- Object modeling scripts
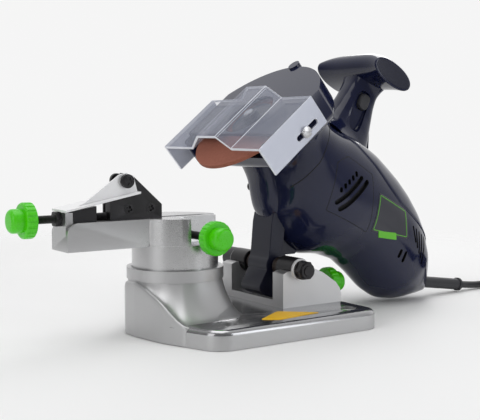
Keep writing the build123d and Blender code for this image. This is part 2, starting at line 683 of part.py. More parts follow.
def wheel_and_spindle():
    """Grinding wheel between its flanges on the spindle, with the driven gear."""
    face = wheel_t / 2
    save("grinding_wheel", in_head * cyl(wheel_r, "X", -face, face, (0, 0), wheel_bore_r))
    inner = cyl(flange_r, "X", face, face + flange_t, (0, 0))
    inner += cyl(wheel_bore_r - running, "X", 0, face + 1, (0, 0))
    outer = cyl(flange_r, "X", -face - flange_t, -face, (0, 0))
    outer += cyl(wheel_bore_r - running, "X", -face - 1, 0, (0, 0))
    hole = cyl(spindle_r, "X", -20, 20, (0, 0))
    save("flange_inner", in_head * (inner - hole))
    save("flange_outer", in_head * (outer - hole))
    start = -face - flange_t - spindle_nut_t - 1.2
    save("spindle", in_head * cyl(spindle_r, "X", start, seat_s + bearing_t + 2, (0, 0)))
    nut = hexagon(spindle_nut_af, "X", -face - flange_t - spindle_nut_t, -face - flange_t, (0, 0))
    save("wheel_nut", in_head * (nut - hole))
    gear = cyl(gear_r, "X", gear_s0, gear_s1, (0, 0), spindle_r)
    save("driven_gear", in_head * gear)


def ball_bearing(s, v, shaft=spindle_r):
    """Bearing as one ring that runs on its shaft."""
    return in_head * cyl(bearing_r, "X", s, s + bearing_t, (0, v), shaft + running)


def motor():
    """Armature on its shaft with pinion, fan and commutator, the stator, brushes, bearings."""
    at = (0, motor_v)
    shaft = cyl(spindle_r, "X", gear_s0 - 2, rear_bearing_s + bearing_t + 2, at)
    shaft += cyl(pinion_r, "X", gear_s0, gear_s1, at)
    save("motor_shaft", in_head * shaft)
    save("armature", in_head * cyl(armature_r, "X", armature_s0, armature_s1, at, spindle_r))
    save("commutator", in_head * cyl(9.0, "X", 152.0, 166.0, at, spindle_r))
    save("cooling_fan", in_head * cyl(fan_r, "X", fan_s0, fan_s1, at, spindle_r))
    save("stator", in_head * cyl(stator_out, "X", stator_s0, stator_s1, at, stator_in))
    brushes = [in_head * block(155, 162, side * 16.2 - 6.5, side * 16.2 + 6.5,
                               motor_v - 3, motor_v + 3) for side in (-1, 1)]
    save("carbon_brushes", *brushes)
    save("bearings", ball_bearing(9, 0), ball_bearing(seat_s, 0), ball_bearing(seat_s, motor_v),
         ball_bearing(rear_bearing_s, motor_v))


# cord

def cord_sleeve():
    """Bend protector with its end collar, from the housing's tail."""
    start, end = Vector(*sleeve_start), Vector(*sleeve_end)
    plane = Plane(origin=start, z_dir=(end - start).normalized())
    length = (end - start).length
    body = extrude(plane * Circle(sleeve_r), length)
    collar = Plane(origin=end, z_dir=(start - end).normalized())
    return body + extrude(collar * Circle(sleeve_r + 0.9), 2.4)


def tube_along(points, radius):
    """Tube whose corners are arcs as large as their runs allow; prints the radii."""
    points = [Vector(*p) for p in points]
    radii = []
    for before, at, after in zip(points, points[1:], points[2:]):
        turn = radians((at - before).get_angle(after - at))
        short = min((at - before).length, (after - at).length)
        radii.append(0.45 * short / tan(turn / 2))
    path = FilletPolyline(*points, radius=radii)
    print("cord radii", [round(r) for r in radii], "length", round(path.length, 1))
    plane = Plane(origin=points[0], z_dir=(points[1] - points[0]).normalized())
    return sweep(plane * Circle(radius), path=path)


def cord():
    """Free cord: the stretch on the bench, the coil put away, its tail and the plug."""
    coil = cyl(coil_out, "Z", coil_z0, coil_z1, (coil_x, coil_y), coil_in)
    route = (sleeve_end, (319.0, 0.0, 4.6), (334.0, 0.6, 3.5), (349.0, 1.9, 3.4),
             (364.0, 1.4, 3.4), (378.0, 0.0, 3.4))
    save("power_cord", tube_along(route, cord_r) - coil)
    save("cord_coil", coil)
    tail = []
    for k, (radius, height) in enumerate(tail_steps):
        angle = radians(tail_from - tail_step * k)
        tail.append((coil_x + radius * cos(angle), coil_y + radius * sin(angle), height))
    save("cord_tail", tube_along(tail, cord_r) - coil)
    save("plug", plug(Vector(*tail[-2]), Vector(*tail[-1])))


def plug(before, end):
    """Flat two-pin plug in line with the end of its cord, lying on its broad side."""
    heading = (end - before).normalized()
    across = Vector(0, 0, 1).cross(heading)

    def face(distance, width, height, corner):
        plane = Plane(origin=end + heading * distance, x_dir=across, z_dir=heading)
        return plane * RectangleRounded(width, height, corner)

    relief = loft([face(0, 9.0, 9.0, 4.4), face(plug_relief, 11.0, 10.5, 5.0)])
    body = loft([face(plug_relief, 15.0, 10.8, 5.0), face(plug_relief + 9, 30.0, plug_t, 6.0)])
    body += loft([face(plug_relief + 9, 30.0, plug_t, 6.0),
                  face(plug_relief + plug_l, plug_w, plug_t, 6.0)])
    body += relief
    for side in (-1, 1):
        plane = Plane(origin=end + heading * (plug_relief + plug_l - 1)
                      + across * (side * pin_pitch / 2), z_dir=heading)
        pin = extrude(plane * Circle(2.0), pin_l + 1)
        body += fillet(pin.faces().sort_by(Axis(plane.origin, heading))[-1].edges(), 1.2)
    return body


os.makedirs("parts", exist_ok=True)
save("base_casting", base_casting())
hinge_pieces()
depth_stop()
turret()
vise_body()
rails()
feed()
stop_bracket()
clamp()
wheel_drum()
head_shells()
guard()
wheel_and_spindle()
motor()
save("cord_sleeve", cord_sleeve())
cord()
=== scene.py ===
import json
from math import radians

import bmesh
import bpy
import numpy as np
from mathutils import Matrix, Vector


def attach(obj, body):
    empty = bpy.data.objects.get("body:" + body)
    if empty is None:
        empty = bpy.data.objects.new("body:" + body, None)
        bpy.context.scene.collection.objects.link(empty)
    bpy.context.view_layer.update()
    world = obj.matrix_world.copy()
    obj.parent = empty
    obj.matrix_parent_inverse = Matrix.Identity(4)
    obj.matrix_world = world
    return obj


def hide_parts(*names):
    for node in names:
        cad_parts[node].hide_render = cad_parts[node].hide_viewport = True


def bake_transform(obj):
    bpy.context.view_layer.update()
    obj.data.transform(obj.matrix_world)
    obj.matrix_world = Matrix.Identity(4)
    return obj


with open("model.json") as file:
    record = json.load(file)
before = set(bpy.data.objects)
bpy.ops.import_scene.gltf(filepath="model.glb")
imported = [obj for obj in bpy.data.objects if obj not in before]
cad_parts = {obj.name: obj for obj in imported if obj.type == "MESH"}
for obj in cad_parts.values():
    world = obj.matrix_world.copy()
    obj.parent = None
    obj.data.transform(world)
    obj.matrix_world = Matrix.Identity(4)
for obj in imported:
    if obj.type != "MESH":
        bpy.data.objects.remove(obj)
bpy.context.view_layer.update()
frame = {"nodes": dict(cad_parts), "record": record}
nodes = frame["nodes"]
bodyOf = {node: body for body, held in frame["record"]["behaviour"]["bodies"].items() for node in held}
mm = 0.001
print("frame loaded:", len(nodes), "nodes")


# camera, floor and light
view = {
    "place": (-0.3693, -0.6224, 0.1495),
    "pitch": 85.293,
    "yaw": -34.543,
    "lens": 72.7,
    "sensor": 36.0,
}


def makeCamera():
    camera = bpy.data.objects.new("camera", bpy.data.cameras.new("camera"))
    camera.location = view["place"]
    camera.rotation_euler = (radians(view["pitch"]), 0, radians(view["yaw"]))
    camera.data.lens = view["lens"]
    camera.data.sensor_width = view["sensor"]
    camera.data.clip_start = 0.01
    bpy.context.scene.collection.objects.link(camera)
    bpy.context.scene.camera = camera


# name: place, size of the soft box in metres, watts, tint
lamps = {
    "overhead": ((-0.10, -0.10, 1.25), (1.0, 1.0), 5.0, (1.0, 1.0, 1.0)),
    "leftWindow": ((-1.30, -0.30, 0.55), (0.8, 1.2), 4.0, (1.0, 1.0, 1.0)),
    "rightPanel": ((0.85, -1.25, 0.45), (0.35, 0.9), 2.6, (0.95, 0.97, 1.0)),
    "rearStrip": ((0.85, 0.60, 0.95), (0.5, 1.2), 5.0, (1.0, 1.0, 1.0)),
}
lampAim = Vector((0.06, 0.0, 0.09))


def makeLamps():
    for name, (place, size, watts, tint) in lamps.items():
        lamp = bpy.data.lights.new(name, "AREA")
        lamp.shape = "RECTANGLE"
        lamp.size, lamp.size_y = size
        lamp.energy = watts
        lamp.color = tint
        holder = bpy.data.objects.new(name, lamp)
        holder.location = place
        holder.rotation_euler = (lampAim - holder.location).to_track_quat("-Z", "Y").to_euler()
        bpy.context.scene.collection.objects.link(holder)


backdrop = {
    "pale": 0.915,
    "ambient": 0.50,
    "mirrorLow": 0.20,          # what gloss meets away from the backdrop
    "mirrorHigh": 0.95,         # and towards it
    "backdropWay": (0.60, 0.70, 0.38),
    "riseFrom": -0.4,           # where the mirrored shade starts to rise along that way
    "riseTo": 0.9,
    "floorAlbedo": 0.92,
    "floorRough": 0.9,
    "floorSpecular": 0.1,
    "floorSize": 6.0,
    "floorZ": -0.0003,
    "fadeFrom": 0.38,           # metres from the middle where the floor starts to clear
    "fadeTo": 0.85,
}


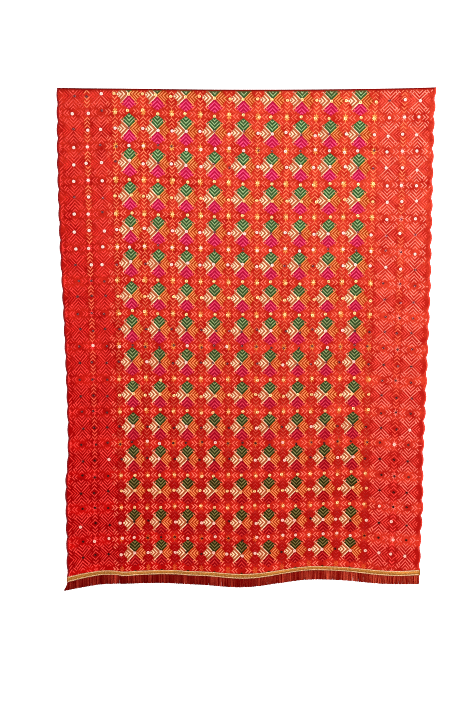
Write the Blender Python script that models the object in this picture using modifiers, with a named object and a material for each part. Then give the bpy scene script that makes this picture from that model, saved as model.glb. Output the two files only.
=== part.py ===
"""A phulkari shawl folded once across its middle and laid flat, right side out.

The embroidered cloth is one long panel. Its front half lies on top, rolls over at the fold and runs
on underneath as the back half. Each end has a gold braid sewn on its right side and a short thread
fringe below the braid. Metres, +Z up, +Y towards the fold, +X to the right as seen from above.
Places on the cut cloth are given as across, from its middle line, and along, from the front half's
middle row of motifs towards the fold.
"""

import math

import bmesh
import bpy

# The cut
half_width = 0.465            # from the middle line to the tips of the scallops
hem_along = -0.6405           # the front hem
cloth_thickness = 0.0012      # ground cloth and stitching together
scallops = 30                 # along one long side of one half
rows_per_scallop = 3
scallop_depth = 0.0055
scallop_band = 0.05           # how far in from the side the cloth follows the scallops

# The lie
seam_gap = 0.0003
layer_gap = 0.0005            # air between the two flat halves
fold_radius = 0.005           # outer radius of the soft roll at the fold
fold_sides = 8
fold_settle = 0.09            # how far from the fold the roll sinks back to the flat
fold_tuck = 0.03              # how far the front half's wall runs on underneath
back_shortfall = 0.012        # how far the back hem stays short of the front hem
origin_across = 0.0109        # the middle of the laid shawl, from the middle line
origin_along = -0.0342        # and from the middle row

# The trims
braid_width = 0.0125
braid_web = 0.0007            # thickness of the braid between its two edge cords
braid_cord = 0.0005           # how far the cords stand above the web
fringe_length = 0.0245
fringe_head = 0.003           # width of the strip that the strands hang from
front_strands = 104
back_strands = 60
strand_fill = 0.62            # share of the pitch that a strand's root takes
strand_waist = 0.7            # its size at the waist, against the root
waist_place = 0.55            # how far down the waist is
strand_unevenness = 0.06      # how much the strands' lengths differ
strand_swing = 0.0022         # how far a tip may hang to one side
strand_droop = 0.65           # how far a tip sinks from the root's height to its resting height
front_tip_height = 0.0030
back_tip_height = 0.0008
corner_flare = 0.011          # how far the front fringe fans out at the left corner
corner_flare_strands = 5      # over about this many strands

# The cloth lies a little higher where the back hem's braid is under it
trim_rise = 0.0016
back_rise_end = 0.028         # how far from the back hem the rise reaches
front_rise_end = 0.055

# The wall's points across the width, closer on the steep flanks
columns = (-0.465, -0.435, -0.40, -0.365, -0.335, -0.305, -0.27, -0.23, -0.18, -0.13, -0.07,
           -0.01, 0.05, 0.11, 0.17, 0.23, 0.29, 0.35, 0.41, 0.465)
back_columns = (-0.462, -0.42, -0.22, -0.03, 0.18, 0.42, 0.462)

# How the cloth lies askew, in metres at a place this far across and along
askew_place = (0.45, 0.60)
askew_across = {"shift": -0.0019, "lean": -0.0033, "bow": 0.0128, "twist": 0.0065, "narrowing": 0.0025}
askew_along = {"shift": -0.0008, "tilt": -0.0024, "bow": 0.0112, "twist": -0.0036, "stretch": -0.0029}

# How far the laid hem is from the cut's own curve: (across, offset along)
hem_wave = (
    (-0.465, -0.017), (-0.42, -0.005), (-0.36, 0.006), (-0.23, 0.011), (-0.11, 0.005), (0.0, -0.003),
    (0.11, 0.006), (0.18, 0.012), (0.27, 0.005), (0.36, -0.010), (0.465, -0.018),
)
hem_wave_reach = 0.10

# How far the long sides lie to the right of the cut's own curve: (along, left side, right side)
side_drift = (
    (-0.55, 0.0, 0.0), (-0.47, 0.0005, 0.003), (-0.40, 0.0015, 0.001), (-0.33, 0.009, 0.0),
    (-0.21, 0.0105, 0.002), (-0.05, 0.007, 0.0035), (0.10, 0.003, 0.005), (0.20, -0.001, 0.003),
    (0.41, -0.002, 0.0), (0.60, 0.002, -0.001),
)
side_drift_reach = 0.19       # how far in from the side it is felt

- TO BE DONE
Begin with the line containing "vise_body()" and end with the line containing "obj.matrix_world = world"; repeat every line from start to finish exactly, and nothing outside them.

- FINAL RESULT
vise_body()
rails()
feed()
stop_bracket()
clamp()
wheel_drum()
head_shells()
guard()
wheel_and_spindle()
motor()
save("cord_sleeve", cord_sleeve())
cord()
=== scene.py ===
import json
from math import radians

import bmesh
import bpy
import numpy as np
from mathutils import Matrix, Vector


def attach(obj, body):
    empty = bpy.data.objects.get("body:" + body)
    if empty is None:
        empty = bpy.data.objects.new("body:" + body, None)
        bpy.context.scene.collection.objects.link(empty)
    bpy.context.view_layer.update()
    world = obj.matrix_world.copy()
    obj.parent = empty
    obj.matrix_parent_inverse = Matrix.Identity(4)
    obj.matrix_world = world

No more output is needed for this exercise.